According to Winfield Police Chief Ron Arthur, former officer Noah Garcelon resigned after being confronted about the posts that called for violence against protesters.
“He admitted to doing it and apologized,” Arthur said. “He said he understood that what he did was wrong, and he resigned immediately.”
Garcelon admitted to writing a post on his Facebook page Saturday evening that said, “Peaceful protesting. I would start firing live rounds. Bunch of animals.” The next day he posted, “I’d see how many I could run over before my car breaks down ... get out of the way.”
Arthur described Garcelon as a man in his mid-20s who also was a member of the West Virginia National Guard. Arthur said Garcelon had never worked as a police officer before and hadn’t been to the West Virginia State Police Academy for training.
“He was hired in mid-December and was supposed to go to the academy in March, but the coronavirus pandemic pushed all that back,” the chief said. “They have some type of civil-unrest and crowd-control training there, and I wish he could have been given that training.”
Arthur says all the other officers in the Winfield Police Department have been through the academy.
“He said he is not a racist, but we have zero tolerance for this type of behavior here,” he said.
Arthur added that he felt a swift reaction from the police department was necessary because the posts don’t reflect the opinions of anyone at the police department or with the town.
“We cannot let one person tarnish the reputation of Winfield and its police department,” he said. “People that know Winfield know that it’s not like that here, and for this one person to change that perspective is not right.”
Arthur said he hopes Garcelon can become a productive member of society.
“It just will not be here at the Winfield Police Department,” he said.
During Tuesday’s COVID-19 press briefing, the West Virginia National Guard’s adjutant general, Maj. Gen. James Hoyer, said appropriate disciplinary action would be taken against Garcelon “and any other Guard members that make inflammatory comments related to protests going on across the nation.”

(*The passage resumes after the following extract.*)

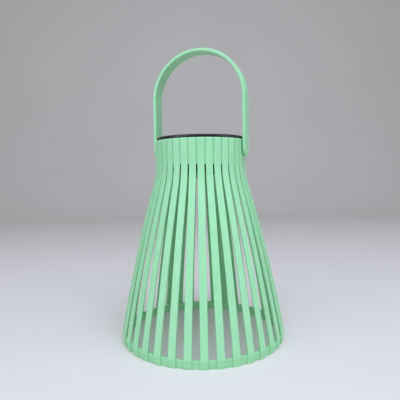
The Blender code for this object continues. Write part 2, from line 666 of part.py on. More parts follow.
def make_battery_cover(light, plastic, steel):
    """The battery cover with its lip and ear, and the screw that holds it."""
    bm = bmesh.new()
    top = HOUSING_BOTTOM - FIT
    bottom = top - COVER_THICKNESS
    half_x = BAY_HALF_LENGTH + COVER_MARGIN
    half_y = BAY_HALF_WIDTH + COVER_MARGIN
    add_box(bm, (-half_x, BATTERY_OFFSET - half_y, bottom), (half_x, BATTERY_OFFSET + half_y, top))
    upright = [edge for edge in bm.edges
               if abs(edge.verts[0].co.z - edge.verts[1].co.z) > COVER_THICKNESS / 2]
    bmesh.ops.bevel(bm, geom=upright, offset=COVER_CORNER, segments=3, profile=0.5,
                    affect="EDGES")
    cover = piece("battery_cover", bm, plastic, light)

    lip = bmesh.new()
    lip_x = BAY_HALF_LENGTH - FIT
    lip_y = BAY_HALF_WIDTH - FIT
    add_box(lip, (-lip_x, BATTERY_OFFSET - lip_y, top - COVER_THICKNESS / 2),
            (lip_x, BATTERY_OFFSET + lip_y, HOUSING_BOTTOM + COVER_LIP))
    shape_with(cover, "cover_lip", lip, "UNION")
    ear = bmesh.new()
    add_cylinder(ear, EAR_RADIUS, (EAR_X, EAR_Y), bottom, top, 20)
    shape_with(cover, "cover_ear", ear, "UNION")
    neck = bmesh.new()
    add_box(neck, (EAR_X - EAR_RADIUS, EAR_Y, bottom),
            (EAR_X + EAR_RADIUS, BATTERY_OFFSET - BAY_HALF_WIDTH, top))
    shape_with(cover, "cover_ear_neck", neck, "UNION")
    hole = bmesh.new()
    add_cylinder(hole, BORE_RADIUS, (EAR_X, EAR_Y), bottom - MM, top + MM, 10)
    shape_with(cover, "cover_hole", hole, "DIFFERENCE")

    bm = bmesh.new()
    screw(bm, (EAR_X, EAR_Y), bottom - FIT, EAR_BOSS_HEIGHT, 1)
    piece("cover_screw", bm, steel, light)


def make_screws(light, steel):
    """The three housing screws and the two board screws."""
    for number, place in enumerate(post_places(), 1):
        bm = bmesh.new()
        screw(bm, place, HOUSING_BOTTOM - FIT, SCREW_LENGTH, 1)
        piece(f"housing_screw_{number}", bm, steel, light)

    for number, x in enumerate((-BOARD_POST_X, BOARD_POST_X), 1):
        bm = bmesh.new()
        screw(bm, (x, BOARD_POST_Y), BOARD_TOP + FIT, EAR_BOSS_HEIGHT, -1)
        piece(f"board_screw_{number}", bm, steel, light)


def make_board(light, laminate, black, green, clear, metal):
    """The circuit board, its chip and inductor, and the lamp on its two leads."""
    bm = bmesh.new()
    add_box(bm, (-BOARD_LENGTH / 2, BOARD_Y - BOARD_WIDTH / 2, BOARD_BOTTOM),
            (BOARD_LENGTH / 2, BOARD_Y + BOARD_WIDTH / 2, BOARD_TOP))
    board = piece("circuit_board", bm, laminate, light)
    holes = bmesh.new()
    for x in (-BOARD_POST_X, BOARD_POST_X):
        add_cylinder(holes, BORE_RADIUS, (x, BOARD_POST_Y), BOARD_BOTTOM - MM, BOARD_TOP + MM, 10)
    shape_with(board, "board_holes", holes, "DIFFERENCE")

    seat = BOARD_TOP + FIT
    x, y = CHIP_PLACE
    half_x, half_y = CHIP_SIZE[0] / 2, CHIP_SIZE[1] / 2
    bm = bmesh.new()
    add_box(bm, (x - half_x, y - half_y, seat), (x + half_x, y + half_y, seat + CHIP_SIZE[2]))
    piece("control_chip", bm, black, light)

    x, y = INDUCTOR_PLACE
    bm = bmesh.new()
    add_cylinder_x(bm, INDUCTOR_RADIUS, x - INDUCTOR_LENGTH / 2, x + INDUCTOR_LENGTH / 2,
                   (y, seat + INDUCTOR_RADIUS), 12)
    piece("inductor", bm, green, light)

    dome = LED_TOP - LED_LENGTH + LED_RADIUS
    outline = [(0.0, LED_TOP), (LED_RIM_RADIUS, LED_TOP), (LED_RIM_RADIUS, LED_TOP - LED_RIM_HEIGHT),
               (LED_RADIUS, LED_TOP - LED_RIM_HEIGHT)]
    outline += arc_points(LED_RADIUS, dome, 5)
    bm = bmesh.new()
    add_turned(bm, outline, 20, closed=False)
    piece("led", bm, clear, light)

    half = LEAD_SIDE / 2
    for name, x in (("led_lead_anode", -LEAD_PITCH / 2), ("led_lead_cathode", LEAD_PITCH / 2)):
        bm = bmesh.new()
        add_box(bm, (x - half, -half, LED_TOP + FIT), (x + half, half, BOARD_BOTTOM - FIT))
        piece(name, bm, metal, light)


def arc_points(radius, height, steps):
    """Quarter circle from (radius, height) down to the axis."""
    angles = [math.pi / 2 * i / steps for i in range(steps + 1)]
    points = [(radius * math.cos(a), height - radius * math.sin(a)) for a in angles]
    points[-1] = (0.0, height - radius)
    return points


def make_diffuser(light, frosted):
    """The frosted cap over the lamp: a thin dome with a rim that holds it behind the floor."""
    dome = HOUSING_BOTTOM - DIFFUSER_TUBE
    inner = DIFFUSER_RADIUS - DIFFUSER_WALL
    rim_bottom = FLOOR_TOP + FIT
    rim_top = rim_bottom + DIFFUSER_RIM_HEIGHT
    rim = DIFFUSER_RADIUS + DIFFUSER_RIM
    outline = list(reversed(arc_points(DIFFUSER_RADIUS, dome, 6)))
    outline += [(DIFFUSER_RADIUS, rim_bottom), (rim, rim_bottom), (rim, rim_top), (inner, rim_top)]
    outline += arc_points(inner, dome, 6)
    bm = bmesh.new()
    add_turned(bm, outline, 24, closed=False)
    piece("diffuser", bm, frosted, light)


def make_switch(light, black, white):
    """The slide switch: its body, and the knob with its parent on the line it slides along."""
    size_x, size_y, size_z = (value / 2 for value in SWITCH_SIZE)
    bottom = FLOOR_TOP + FIT
    bm = bmesh.new()
    add_box(bm, (SWITCH_X - size_x, SWITCH_Y - size_y, bottom),
            (SWITCH_X + size_x, SWITCH_Y + size_y, bottom + 2 * size_z))
    body = piece("switch_body", bm, black, light)
    channel = bmesh.new()
    reach_x = (SWITCH_TRAVEL + KNOB_SIZE[0]) / 2 + RUN
    reach_y = KNOB_SIZE[1] / 2 + RUN
    add_box(channel, (SWITCH_X - reach_x, SWITCH_Y - reach_y, bottom - MM),
            (SWITCH_X + reach_x, SWITCH_Y + reach_y, bottom + KNOB_INSIDE + RUN))
    shape_with(body, "switch_channel", channel, "DIFFERENCE")

    half_x, half_y = KNOB_SIZE[0] / 2, KNOB_SIZE[1] / 2
    bm = bmesh.new()
    add_box(bm, (-half_x, -half_y, HOUSING_BOTTOM - KNOB_PROUD), (half_x, half_y, bottom + KNOB_INSIDE))
    piece("switch_knob", bm, white, light, (SWITCH_X - SWITCH_TRAVEL / 2, SWITCH_Y, 0.0))


def make_wires(light, red, black):
    """Four wires: two from the solar cell and two from the battery contacts to the board.

    Each route is a list of points in millimetres across, with heights from the pieces it joins.
    """
    board = BOARD_TOP + FIT
    cell = RECESS_FLOOR
    roof = BAY_CEILING + BAY_WALL
    for name, side, look in (("solar_wire_positive", 1, red), ("solar_wire_negative", -1, black)):
        route = ((2.0, -6.0, cell), (2.0, -6.0, cell - 3.0 * MM), (4.5, -4.0, (cell + board) / 2),
                 (4.0, -2.5, board + 2.0 * MM), (4.0, -2.5, board))
        tube(name, [(side * x * MM, y * MM, z) for x, y, z in route], WIRE_RADIUS, look, light)

    minus_x, plus_x = contact_places()
    for name, end, look in (("battery_wire_positive", plus_x, red),
                            ("battery_wire_negative", minus_x, black)):
        side = math.copysign(MM, end)
        route = ((end, BATTERY_OFFSET, BAY_CEILING), (end, BATTERY_OFFSET, roof + 1.2 * MM),
                 (end - 3.0 * side, BATTERY_OFFSET - 7.0 * MM, roof + 2.4 * MM),
                 (14.5 * side, 1.5 * MM, board + 2.5 * MM), (14.0 * side, 0.0, board))
        tube(name, route, WIRE_RADIUS, look, light)


def build():
    """Make every sub-part of the lantern."""
    clear_scene()
    mint = material("mint_plastic", "9FE0B4", 0.42)
    black = material("black_plastic", "17191C", 0.35)
    cell = material("solar_cell", "141B3C", 0.25)
    window = material("clear_window", "E8EEF0", 0.05, transmission=0.9)
    rubber = material("seal_rubber", "202020", 0.8)
    steel = material("plated_steel", "B8BABC", 0.3, metallic=1.0)
    sleeve = material("battery_sleeve", "3E8F4A", 0.4)
    laminate = material("board_laminate", "2F6B3C", 0.5)
    green = material("inductor_lacquer", "5FA36B", 0.4)
    clear = material("led_epoxy", "F2EBC8", 0.1, transmission=0.6)
    frosted = material("frosted_plastic", "E9EAE6", 0.5, transmission=0.4)
    white = material("knob_plastic", "D9DAD6", 0.5)
    red_wire = material("red_insulation", "A8241E", 0.45)
    black_wire = material("black_insulation", "1B1B1D", 0.45)

    make_cage(mint)
    make_handle(mint)
    light = link("solar_light_axis", None, None, (0.0, 0.0, SEAT_HEIGHT))
    make_lid(light, black)
    make_solar_top(light, cell, window, rubber)
    make_lower_housing(light, black)
    make_battery(light, sleeve, steel)
    make_battery_cover(light, black, steel)
    make_screws(light, steel)
    make_board(light, laminate, black, green, clear, steel)
    make_diffuser(light, frosted)
    make_switch(light, black, white)
    make_wires(light, red_wire, black_wire)


build()
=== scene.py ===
# %% [markdown]
# # A solar garden lantern
# The lantern is one mint-green moulding, a cage of 36 flat slats, with a strap handle on top. A
# black solar light drops into its neck and is turned to lock. This script puts the fine surface
# on a working model: soft edges, moulded grain, the solar cell, the screws and the parts inside.
#
# The working model is loaded first. It is the fixed frame: every new piece takes its place from
# it.

import json
import math

import bmesh
import bpy
from mathutils import Matrix, Vector


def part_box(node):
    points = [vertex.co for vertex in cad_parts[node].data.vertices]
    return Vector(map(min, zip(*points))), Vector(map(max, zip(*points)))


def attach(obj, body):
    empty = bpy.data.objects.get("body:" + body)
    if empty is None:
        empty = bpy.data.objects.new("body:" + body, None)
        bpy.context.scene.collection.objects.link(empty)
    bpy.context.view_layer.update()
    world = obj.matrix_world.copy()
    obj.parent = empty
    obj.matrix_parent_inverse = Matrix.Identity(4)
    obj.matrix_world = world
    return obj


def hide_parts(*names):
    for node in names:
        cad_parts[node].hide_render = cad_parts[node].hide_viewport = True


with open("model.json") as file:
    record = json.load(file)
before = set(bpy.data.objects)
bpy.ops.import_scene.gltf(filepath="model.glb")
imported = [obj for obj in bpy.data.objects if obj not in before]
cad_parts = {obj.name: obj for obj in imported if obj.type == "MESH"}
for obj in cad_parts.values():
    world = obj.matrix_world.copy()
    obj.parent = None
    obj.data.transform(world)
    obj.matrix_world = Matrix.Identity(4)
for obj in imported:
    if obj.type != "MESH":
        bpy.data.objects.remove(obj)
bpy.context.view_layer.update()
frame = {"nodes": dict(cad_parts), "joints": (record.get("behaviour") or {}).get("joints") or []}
nodes = frame["nodes"]
print("nodes in the frame:", len(nodes))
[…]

Hoyer added that the Guard has social media guidelines for its members.
“That’ll be used in what we address, and it’s pretty clear for members what guidelines they should follow related to living the Army and the Air Force values,” he said.
U.S. Attorney Mike Stuart issued a statement Tuesday supporting police and demonstrators.
“A few bad apples don’t ruin an orchard,” his statement said, adding, “99.99% of police and law enforcement are noble public servants, and 99.99% of the protesters are noble concerned Americans who love their country and are deeply troubled by George Floyd’s death. The vast majority of police and the vast majority of protesters are law-abiding, caring people.”
Protests have been taking place across the country in recent days after Floyd’s death. Floyd, who was black, died after a white now-former police officer placed his knee on Floyd’s neck for an extended period of time during an arrest.